### Exercise aim
Quote verbatim every line from the line containing "addPiece('gearbox', gearboxBody(), aluminium);" to the line containing "bpy.context.scene.collection.objects.link(empty)", inclusive of both, and no other line.
# start of Provided material
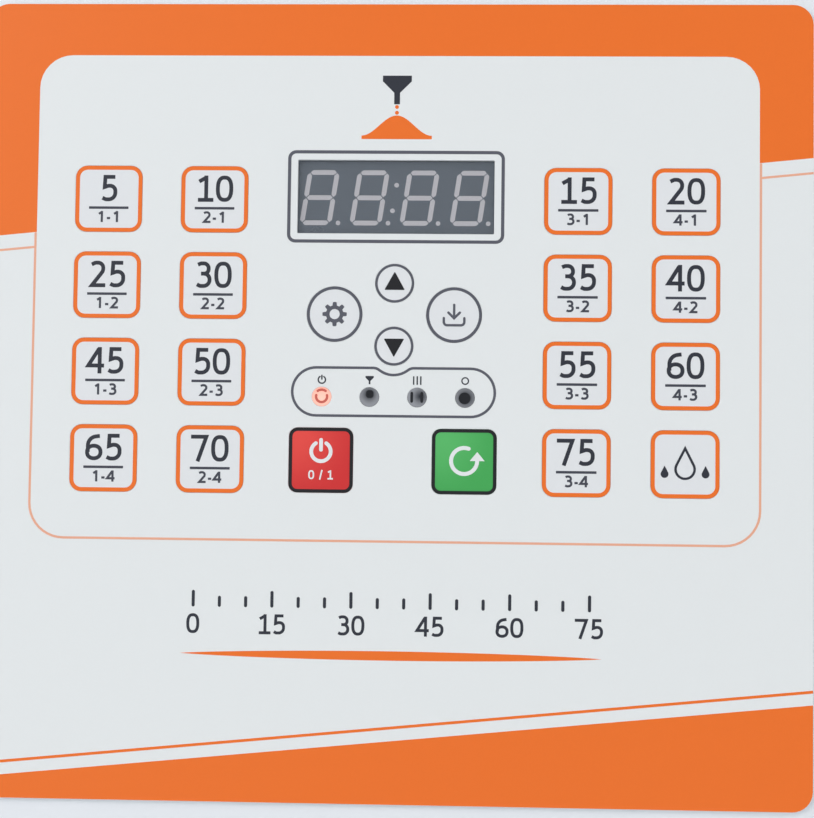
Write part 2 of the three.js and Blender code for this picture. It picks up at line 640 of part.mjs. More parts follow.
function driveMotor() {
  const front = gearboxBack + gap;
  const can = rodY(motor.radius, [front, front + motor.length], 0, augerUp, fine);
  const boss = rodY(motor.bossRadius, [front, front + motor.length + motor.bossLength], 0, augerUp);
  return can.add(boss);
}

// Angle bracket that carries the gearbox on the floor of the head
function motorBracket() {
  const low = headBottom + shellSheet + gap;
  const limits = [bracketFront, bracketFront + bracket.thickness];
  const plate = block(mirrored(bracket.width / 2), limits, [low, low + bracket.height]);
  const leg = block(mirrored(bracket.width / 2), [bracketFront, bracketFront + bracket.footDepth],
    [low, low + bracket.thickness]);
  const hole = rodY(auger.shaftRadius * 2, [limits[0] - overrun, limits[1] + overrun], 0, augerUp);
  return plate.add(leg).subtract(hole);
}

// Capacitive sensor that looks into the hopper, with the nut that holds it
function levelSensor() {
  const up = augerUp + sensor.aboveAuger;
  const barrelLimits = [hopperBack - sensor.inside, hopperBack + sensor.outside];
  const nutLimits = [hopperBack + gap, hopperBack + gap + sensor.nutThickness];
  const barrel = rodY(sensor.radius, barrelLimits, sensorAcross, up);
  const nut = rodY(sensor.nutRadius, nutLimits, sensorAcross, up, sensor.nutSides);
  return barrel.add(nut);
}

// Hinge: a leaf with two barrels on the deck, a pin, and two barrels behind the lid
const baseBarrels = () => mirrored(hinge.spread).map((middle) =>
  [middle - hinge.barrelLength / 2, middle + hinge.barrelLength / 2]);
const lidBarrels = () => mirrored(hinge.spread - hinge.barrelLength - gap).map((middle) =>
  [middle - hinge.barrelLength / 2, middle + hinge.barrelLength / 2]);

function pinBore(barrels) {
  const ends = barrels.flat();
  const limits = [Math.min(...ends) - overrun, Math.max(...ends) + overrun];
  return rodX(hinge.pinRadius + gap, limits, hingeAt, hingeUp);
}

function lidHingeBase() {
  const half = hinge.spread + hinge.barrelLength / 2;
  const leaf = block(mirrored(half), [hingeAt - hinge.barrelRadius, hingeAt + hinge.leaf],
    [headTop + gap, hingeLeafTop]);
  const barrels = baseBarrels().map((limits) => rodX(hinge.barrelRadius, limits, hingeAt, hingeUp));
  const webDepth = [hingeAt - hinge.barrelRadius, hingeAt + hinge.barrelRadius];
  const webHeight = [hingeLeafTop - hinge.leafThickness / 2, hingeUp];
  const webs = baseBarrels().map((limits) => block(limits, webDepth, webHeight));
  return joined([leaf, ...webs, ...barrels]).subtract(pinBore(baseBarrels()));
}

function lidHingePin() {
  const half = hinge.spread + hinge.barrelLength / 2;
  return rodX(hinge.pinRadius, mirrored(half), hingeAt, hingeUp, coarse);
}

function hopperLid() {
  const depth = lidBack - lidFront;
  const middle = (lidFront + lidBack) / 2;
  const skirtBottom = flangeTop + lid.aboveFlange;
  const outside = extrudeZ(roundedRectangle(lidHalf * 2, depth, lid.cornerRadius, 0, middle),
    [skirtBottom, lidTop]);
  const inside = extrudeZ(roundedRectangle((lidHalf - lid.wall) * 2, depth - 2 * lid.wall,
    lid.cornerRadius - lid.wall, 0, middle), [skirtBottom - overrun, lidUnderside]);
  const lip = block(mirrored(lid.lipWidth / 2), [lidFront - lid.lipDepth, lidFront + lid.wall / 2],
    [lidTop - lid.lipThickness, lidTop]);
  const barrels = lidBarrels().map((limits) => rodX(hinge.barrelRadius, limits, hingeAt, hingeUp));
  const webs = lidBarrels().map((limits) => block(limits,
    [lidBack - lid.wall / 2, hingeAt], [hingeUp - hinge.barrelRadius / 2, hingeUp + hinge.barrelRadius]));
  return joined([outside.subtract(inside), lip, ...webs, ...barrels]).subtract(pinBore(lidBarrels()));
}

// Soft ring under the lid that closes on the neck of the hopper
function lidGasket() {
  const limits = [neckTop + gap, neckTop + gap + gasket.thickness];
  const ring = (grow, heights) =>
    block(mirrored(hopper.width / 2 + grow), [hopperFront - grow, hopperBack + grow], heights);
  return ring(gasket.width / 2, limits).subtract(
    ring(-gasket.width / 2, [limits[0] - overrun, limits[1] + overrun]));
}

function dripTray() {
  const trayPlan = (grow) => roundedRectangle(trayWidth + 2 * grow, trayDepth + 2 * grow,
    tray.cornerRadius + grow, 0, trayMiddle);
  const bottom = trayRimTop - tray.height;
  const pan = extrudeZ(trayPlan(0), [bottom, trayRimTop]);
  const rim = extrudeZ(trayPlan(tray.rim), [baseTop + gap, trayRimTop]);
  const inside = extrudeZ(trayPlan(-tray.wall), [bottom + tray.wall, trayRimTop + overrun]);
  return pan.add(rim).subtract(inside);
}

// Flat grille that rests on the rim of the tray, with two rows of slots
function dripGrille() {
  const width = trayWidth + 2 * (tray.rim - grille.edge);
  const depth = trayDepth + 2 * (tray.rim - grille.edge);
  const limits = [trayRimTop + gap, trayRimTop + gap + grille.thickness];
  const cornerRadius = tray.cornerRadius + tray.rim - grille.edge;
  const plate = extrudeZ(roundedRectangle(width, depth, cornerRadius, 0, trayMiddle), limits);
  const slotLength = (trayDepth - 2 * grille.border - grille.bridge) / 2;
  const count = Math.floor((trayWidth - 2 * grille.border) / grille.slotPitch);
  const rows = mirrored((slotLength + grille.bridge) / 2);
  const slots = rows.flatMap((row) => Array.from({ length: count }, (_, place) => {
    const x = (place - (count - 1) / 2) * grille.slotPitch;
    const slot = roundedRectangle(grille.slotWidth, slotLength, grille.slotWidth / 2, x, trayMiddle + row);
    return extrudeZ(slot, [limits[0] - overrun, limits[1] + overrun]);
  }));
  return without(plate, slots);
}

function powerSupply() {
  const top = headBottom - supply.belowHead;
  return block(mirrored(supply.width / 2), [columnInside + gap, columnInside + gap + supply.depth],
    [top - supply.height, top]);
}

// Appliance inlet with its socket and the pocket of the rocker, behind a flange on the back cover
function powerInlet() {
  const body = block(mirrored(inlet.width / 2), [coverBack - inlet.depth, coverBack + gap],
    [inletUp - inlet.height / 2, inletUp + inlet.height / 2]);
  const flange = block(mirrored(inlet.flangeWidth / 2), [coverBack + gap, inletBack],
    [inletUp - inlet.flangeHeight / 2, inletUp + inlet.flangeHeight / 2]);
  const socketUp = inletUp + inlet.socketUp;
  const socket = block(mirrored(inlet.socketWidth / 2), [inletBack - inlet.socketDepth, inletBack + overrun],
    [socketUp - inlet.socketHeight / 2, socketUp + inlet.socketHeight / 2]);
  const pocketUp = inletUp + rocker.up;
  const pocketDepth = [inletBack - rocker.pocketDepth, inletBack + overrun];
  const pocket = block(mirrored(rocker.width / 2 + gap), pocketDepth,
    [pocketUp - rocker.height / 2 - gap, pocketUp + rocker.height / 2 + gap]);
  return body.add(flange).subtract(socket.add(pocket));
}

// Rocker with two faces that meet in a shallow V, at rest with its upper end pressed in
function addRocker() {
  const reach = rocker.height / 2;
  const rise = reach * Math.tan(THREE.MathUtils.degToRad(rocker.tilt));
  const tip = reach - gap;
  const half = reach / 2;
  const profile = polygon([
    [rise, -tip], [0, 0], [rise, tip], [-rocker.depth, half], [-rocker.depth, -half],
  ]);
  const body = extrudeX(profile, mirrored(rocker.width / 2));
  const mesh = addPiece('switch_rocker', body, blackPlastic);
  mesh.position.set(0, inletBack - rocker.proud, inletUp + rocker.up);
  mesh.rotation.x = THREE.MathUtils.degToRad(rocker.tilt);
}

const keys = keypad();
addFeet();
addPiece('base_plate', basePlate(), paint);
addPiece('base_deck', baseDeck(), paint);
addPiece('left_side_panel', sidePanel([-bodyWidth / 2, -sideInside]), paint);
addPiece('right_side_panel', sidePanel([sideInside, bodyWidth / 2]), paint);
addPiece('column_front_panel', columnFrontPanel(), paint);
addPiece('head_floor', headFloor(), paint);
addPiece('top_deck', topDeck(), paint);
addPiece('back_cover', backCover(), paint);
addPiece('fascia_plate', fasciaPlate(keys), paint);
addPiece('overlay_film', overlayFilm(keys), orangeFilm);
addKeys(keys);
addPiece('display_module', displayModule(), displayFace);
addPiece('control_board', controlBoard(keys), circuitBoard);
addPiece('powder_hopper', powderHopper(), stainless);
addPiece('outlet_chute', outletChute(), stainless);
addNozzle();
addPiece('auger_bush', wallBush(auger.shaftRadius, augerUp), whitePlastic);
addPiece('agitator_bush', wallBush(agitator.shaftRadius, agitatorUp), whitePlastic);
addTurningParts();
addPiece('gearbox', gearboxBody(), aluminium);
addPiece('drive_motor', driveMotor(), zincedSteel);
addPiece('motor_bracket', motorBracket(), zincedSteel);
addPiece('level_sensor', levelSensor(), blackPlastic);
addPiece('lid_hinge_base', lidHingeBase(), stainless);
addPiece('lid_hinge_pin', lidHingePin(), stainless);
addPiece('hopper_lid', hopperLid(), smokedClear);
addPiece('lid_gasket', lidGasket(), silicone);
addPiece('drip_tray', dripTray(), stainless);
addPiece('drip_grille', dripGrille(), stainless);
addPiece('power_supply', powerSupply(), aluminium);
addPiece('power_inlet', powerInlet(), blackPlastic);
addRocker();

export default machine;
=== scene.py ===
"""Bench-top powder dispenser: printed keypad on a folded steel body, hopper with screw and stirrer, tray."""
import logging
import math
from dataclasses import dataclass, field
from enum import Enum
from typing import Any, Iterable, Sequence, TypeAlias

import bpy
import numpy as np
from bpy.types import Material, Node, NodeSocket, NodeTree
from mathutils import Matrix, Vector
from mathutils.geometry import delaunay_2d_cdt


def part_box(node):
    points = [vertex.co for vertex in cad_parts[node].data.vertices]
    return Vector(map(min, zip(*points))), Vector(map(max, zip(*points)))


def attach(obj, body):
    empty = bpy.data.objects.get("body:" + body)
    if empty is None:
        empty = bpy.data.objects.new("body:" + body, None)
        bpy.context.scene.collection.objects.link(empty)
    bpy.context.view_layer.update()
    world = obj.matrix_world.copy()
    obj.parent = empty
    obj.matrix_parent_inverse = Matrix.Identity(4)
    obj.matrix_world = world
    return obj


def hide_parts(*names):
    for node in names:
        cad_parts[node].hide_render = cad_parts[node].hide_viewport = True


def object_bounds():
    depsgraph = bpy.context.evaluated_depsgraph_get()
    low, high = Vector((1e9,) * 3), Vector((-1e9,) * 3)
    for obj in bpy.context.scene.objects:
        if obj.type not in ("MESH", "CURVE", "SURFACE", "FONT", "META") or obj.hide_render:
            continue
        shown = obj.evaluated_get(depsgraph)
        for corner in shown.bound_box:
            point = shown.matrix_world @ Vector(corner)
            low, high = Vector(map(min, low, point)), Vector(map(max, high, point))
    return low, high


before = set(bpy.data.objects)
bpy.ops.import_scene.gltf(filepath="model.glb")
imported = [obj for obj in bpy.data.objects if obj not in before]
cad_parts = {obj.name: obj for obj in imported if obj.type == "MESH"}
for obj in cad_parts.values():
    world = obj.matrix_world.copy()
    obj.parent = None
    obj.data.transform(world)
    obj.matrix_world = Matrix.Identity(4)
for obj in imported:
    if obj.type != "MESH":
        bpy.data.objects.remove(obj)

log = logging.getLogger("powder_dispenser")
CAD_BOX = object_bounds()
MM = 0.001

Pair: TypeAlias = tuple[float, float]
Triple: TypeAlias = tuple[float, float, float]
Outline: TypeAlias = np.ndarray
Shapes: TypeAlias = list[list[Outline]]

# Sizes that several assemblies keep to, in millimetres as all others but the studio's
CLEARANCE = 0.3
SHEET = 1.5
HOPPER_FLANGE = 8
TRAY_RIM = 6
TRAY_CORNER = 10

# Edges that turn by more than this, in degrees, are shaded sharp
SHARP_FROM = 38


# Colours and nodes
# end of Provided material
### Solution to this task
addPiece('gearbox', gearboxBody(), aluminium);
addPiece('drive_motor', driveMotor(), zincedSteel);
addPiece('motor_bracket', motorBracket(), zincedSteel);
addPiece('level_sensor', levelSensor(), blackPlastic);
addPiece('lid_hinge_base', lidHingeBase(), stainless);
addPiece('lid_hinge_pin', lidHingePin(), stainless);
addPiece('hopper_lid', hopperLid(), smokedClear);
addPiece('lid_gasket', lidGasket(), silicone);
addPiece('drip_tray', dripTray(), stainless);
addPiece('drip_grille', dripGrille(), stainless);
addPiece('power_supply', powerSupply(), aluminium);
addPiece('power_inlet', powerInlet(), blackPlastic);
addRocker();

export default machine;
=== scene.py ===
"""Bench-top powder dispenser: printed keypad on a folded steel body, hopper with screw and stirrer, tray."""
import logging
import math
from dataclasses import dataclass, field
from enum import Enum
from typing import Any, Iterable, Sequence, TypeAlias

import bpy
import numpy as np
from bpy.types import Material, Node, NodeSocket, NodeTree
from mathutils import Matrix, Vector
from mathutils.geometry import delaunay_2d_cdt


def part_box(node):
    points = [vertex.co for vertex in cad_parts[node].data.vertices]
    return Vector(map(min, zip(*points))), Vector(map(max, zip(*points)))


def attach(obj, body):
    empty = bpy.data.objects.get("body:" + body)
    if empty is None:
        empty = bpy.data.objects.new("body:" + body, None)
        bpy.context.scene.collection.objects.link(empty)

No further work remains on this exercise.